Et aujourd’hui, justement, qu’est ce qu’un pédagogue ? Ou bien qu’est qu’un professeur ou un formateur ? Une personne intermédiaire entre un savoir et un public, entre du nouveau et des curieux demandeurs, ou enfin, entre une compétence et un stagiaire. Entre un examen et un référentiel ou un programme. Et revoilà le mot programme qui révèle à nouveau une certaine perte de liberté, celle dont a été privé notre esclave grec. Et pourquoi donc ? Parce que suivre un programme, décidé par un ministère ou une quelconque instance, c’est reproduire un contenu dont on n’est pas décideur. Et d’ailleurs, ce n’est pas pour rien qu’on nomme tous les professeurs de tous les cycles : corps enseignant.

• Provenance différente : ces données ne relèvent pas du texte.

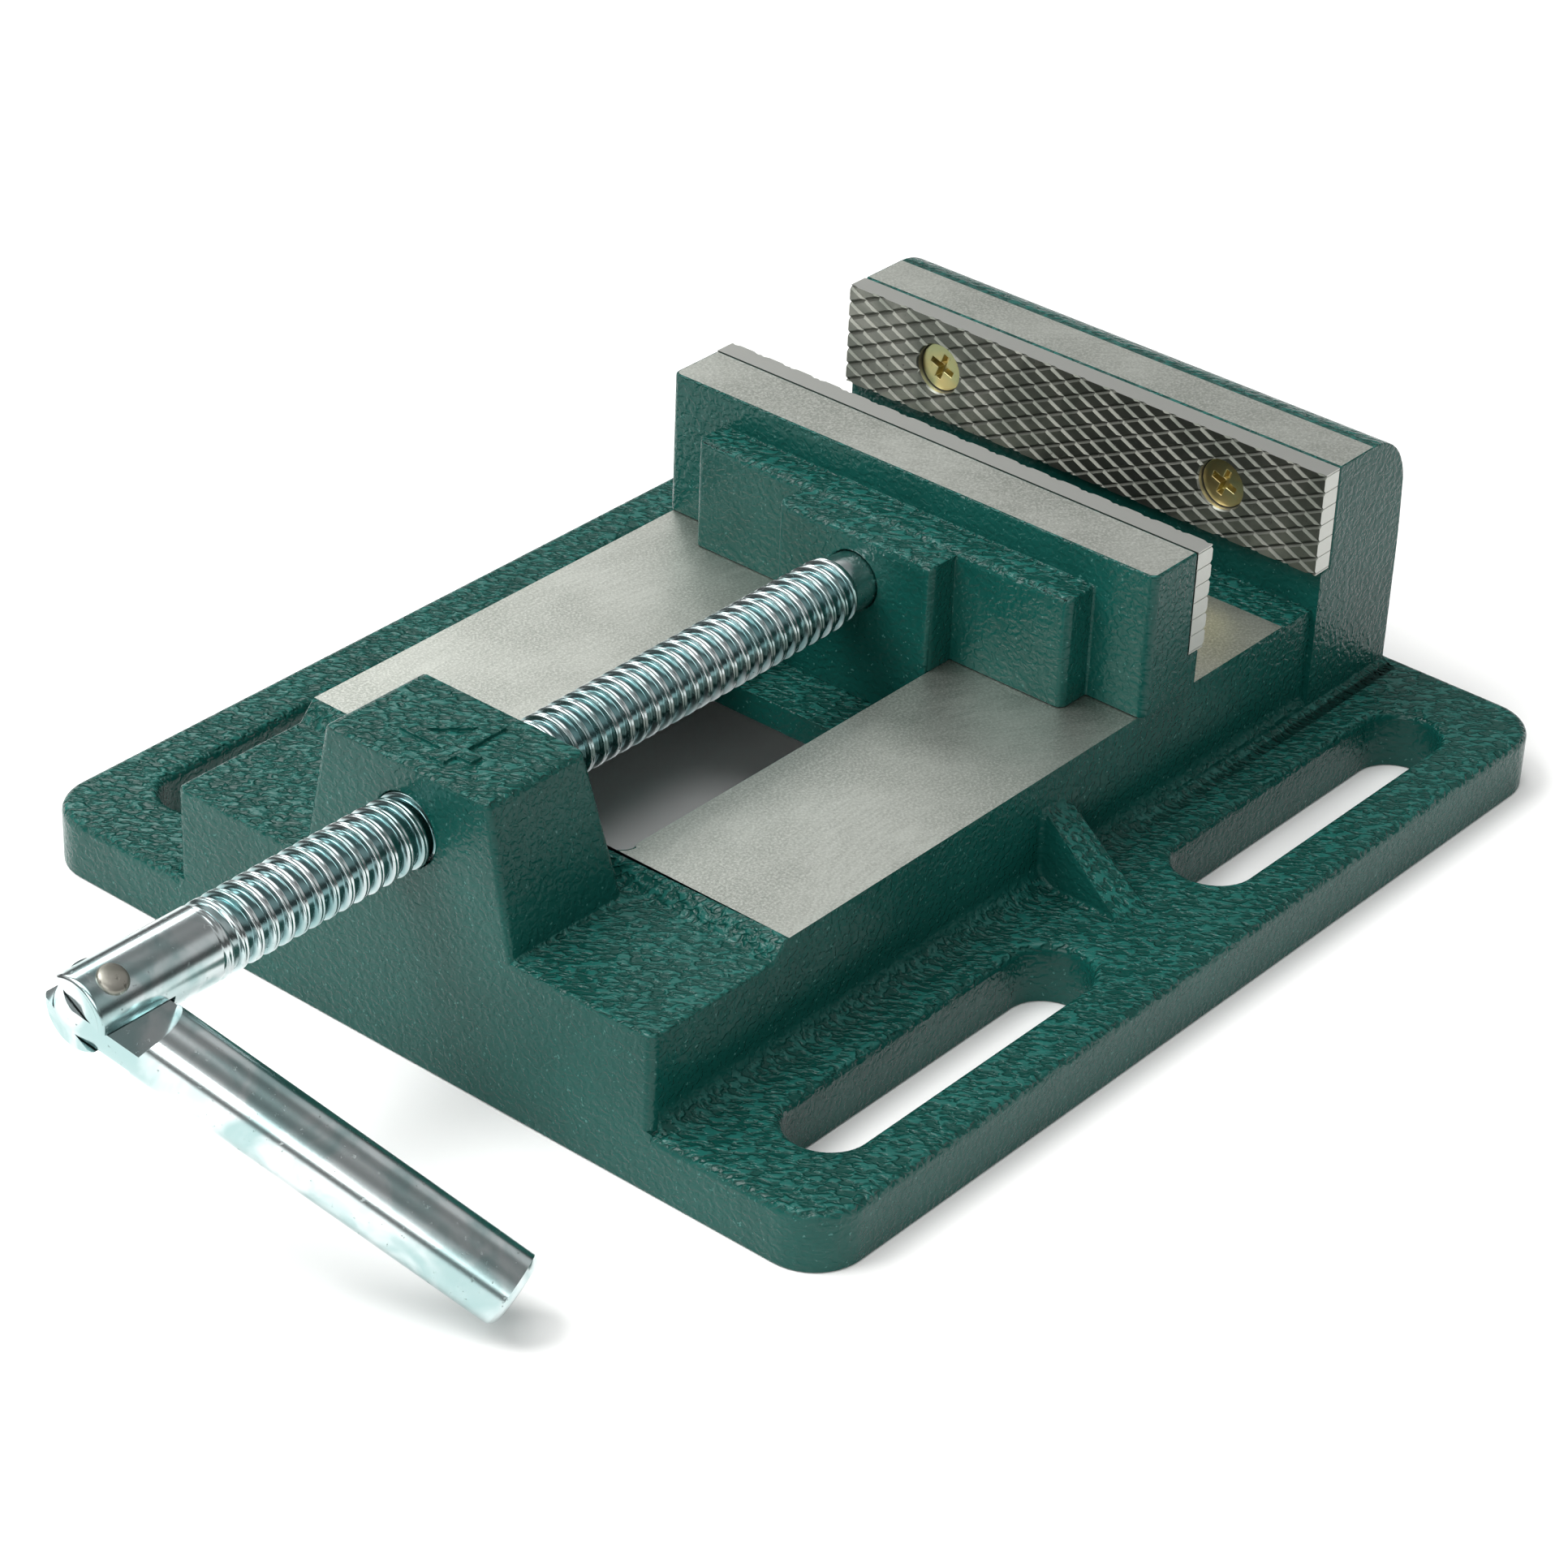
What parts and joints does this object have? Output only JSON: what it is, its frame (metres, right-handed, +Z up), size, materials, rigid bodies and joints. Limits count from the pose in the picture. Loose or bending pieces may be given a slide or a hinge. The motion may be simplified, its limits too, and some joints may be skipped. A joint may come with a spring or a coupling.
{
  "type": "drill press vise",
  "caption": "Cast-iron drill-press vise with slotted table flanges, a keeper-guided moving jaw, serrated jaw plates and a lead screw with a hinged bar handle.",
  "frame": {"origin": "centre of the four table slots, on the underside of the base", "axes": "+Z up from the table, +X along the lead screw from the handle to the fixed jaw"},
  "size_m": [0.2559, 0.163, 0.0562],
  "materials": {
    "base_casting": "glossy wrinkle enamel with machined rails and jaw top",
    "moving_jaw": "glossy wrinkle enamel with machined top",
    "keeper_plate": "glossy enamel",
    "fixed_jaw_plate": "serrated, dark",
    "moving_jaw_plate": "serrated, dark",
    "lead_screw": "bright zinc plated",
    "handle_bar": "bright zinc plated",
    "handle_rivet": "bright zinc plated",
    "screw_retaining_pin": "black spring steel",
    "fixed_plate_screw_left": "yellow zinc plated",
    "fixed_plate_screw_right": "yellow zinc plated",
    "moving_plate_screw_left": "yellow zinc plated",
    "moving_plate_screw_right": "yellow zinc plated",
    "keeper_bolt_front": "zinc plated",
    "keeper_bolt_rear": "zinc plated",
    "keeper_washer_front": "zinc plated",
    "keeper_washer_rear": "zinc plated"
  },
  "bodies": {
    "base": {"base_casting": "base_casting", "fixed_jaw_plate": "fixed_jaw_plate", "fixed_plate_screw_left": "fixed_plate_screw_left", "fixed_plate_screw_right": "fixed_plate_screw_right"},
    "moving_jaw": {"moving_jaw": "moving_jaw", "moving_jaw_plate": "moving_jaw_plate", "moving_plate_screw_left": "moving_plate_screw_left", "moving_plate_screw_right": "moving_plate_screw_right", "keeper_plate": "keeper_plate", "keeper_bolt_front": "keeper_bolt_front", "keeper_bolt_rear": "keeper_bolt_rear", "keeper_washer_front": "keeper_washer_front", "keeper_washer_rear": "keeper_washer_rear", "screw_retaining_pin": "screw_retaining_pin"},
    "screw": {"lead_screw": "lead_screw", "handle_rivet": "handle_rivet"},
    "handle": {"handle_bar": "handle_bar"}
  },
  "joints": [
    {"name": "jaw_slide", "type": "slide", "parent": "base", "child": "moving_jaw", "axis": [1, 0, 0], "range_m": [-0.0688, 0.0308]},
    {"name": "screw_turn", "type": "hinge", "parent": "moving_jaw", "child": "screw", "pos_m": [0, 0, 0.04135], "axis": [1, 0, 0], "range_deg": [-8260, 3700]},
    {"name": "handle_swing", "type": "hinge", "parent": "screw", "child": "handle", "pos_m": [-0.155, 0, 0.04135], "axis": [0, -0.5225, 0.8526], "range_deg": [-220, 0]}
  ],
  "couplings": [
    {"joint": "screw_turn", "follows": "jaw_slide", "rad_per_m": 2094.4}
  ]
}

Un corps qui exécute ce que décide une âme experte siégeant dans une commission académique, rédigeant des référentiels et dictant des programmes ! Et pourtant, ce très court et négligeable voyage, vers le savoir, initié il y a quelques milliers d’année a changé, profondément, la face du monde et le visage de l’humanité. Je n’ai d’arguments, pour appuyer ce que je viens de dire, que ces propos, murement réfléchis et gracieusement transmis par un très grand sage, avant son départ : « l’éducation est une ARME puissante pour changer le monde ». Des propos qui retentissent profondément comme une foudre. Faisaient-ils l’écho de l’expérience brulante, vécue par l’esclave dont nous sommes partis, et qui serait restée gravée précieusement au plus profond de ses gènes ? Des mots qui jaillissent comme une fontaine. Giclaient-ils sous la pression du souvenir prégnant et très amer, de cette privation de liberté dont il a été victime lui-même et contre laquelle il a, avec une sagesse et pédagogie, lutté toute sa vie et fini par gagner ? Comme la légende du pédagogue, qui ne paie pas de mine, les propos de Nelson Mandela, cités ci-dessus, d’apparence légère, sont d’une profondeur vertigineuse. A l’aide des télécoms, l’éducation devient, pour le bonheur de tous, une véritable arme logicielle de construction massive de l’humain.